You might be in lockdown opening a can of beans, but with Buford you'll be cooking dishes like poulet en vessie — chicken cooked inside a pig's bladder stuffed with truffles, fois gras and cognac.
You'll slaughter a pig to learn how to make the boudin noir or blood sausage the Lyonnais (and all French) love. Doesn't tempt you? Well, the sauces will. In France there's a sauce for every dish, and Buford tries his hand at them all. He writes:
"The result was like an edible liquid expression of purple velvet, sweet because of the port and faintly meaty... the shallots and the mustard added sharpness but the sauce also had a textural quality that I hadn't expected, like a fabric..."
If you aren't interested in France or Europe or food, this book may not be for you, as it is incredibly detailed and focused on these topics. But if you are, it's a feast.
We meet the cast of characters central to Buford's culinary and cultural education: the chefs — including the Pope of French cuisine, Paul Bocuse — and the simple boulanger, Bob, who owns the bakery below his apartment and with whom Buford does his first culinary internship.
Buford obsesses over the intersecting currents of French and Italian culinary history. He pours over cookbooks: La Varenne's 1651 Le Cuisinier François, but also worn, family recipe books picked up at flea markets. "I coveted stained, used, filthy ones," he says, "and found an almost addictive pleasure in flipping through pages that had been studied, in some cases, more than a century before."
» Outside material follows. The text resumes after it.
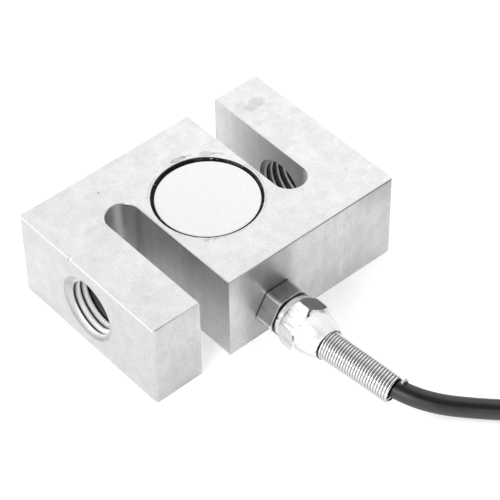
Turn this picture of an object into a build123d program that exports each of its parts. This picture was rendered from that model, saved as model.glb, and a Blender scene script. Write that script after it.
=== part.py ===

Buford describes one recipe book as "a seventy year conversation between a grandmother, a mother and a daughter, until finally it was swept out in an estate-clearing auction of whatnots and ended up on eBay."
He called another collection of recipes "radiant and sad and beautiful." It was put together on "sheets of another era's thin paper," by a French soldier captured by the Nazis when they invaded France in 1940. The prisoner of war painstakingly details the recipes for his nation's most beloved dishes — a cassoulet from the southwest; a cervelas de Strasbourg from Alsace. Buford senses his urgency in case these should be lost. "It needs to be preserved, like civility, like dignity, like the table, like a shelter that protects us from the ugliness just outside our front door — the crudeness, cruelty, selfishness, the incomprehensible injustice."
That soldier, says Buford, recognized that cuisine "protects us in our humanity."
Buford's months-long stay in Lyon turns into five years — time enough to answer most of his questions, and for his insights to ripen. He even masters the poulet en vessie. But he stays so long he fears his sons may never speak perfect English! And that's when he realizes it's time to go.
But I am glad Buford stayed as long as he did. I feel he truly took me to the heart of French cuisine.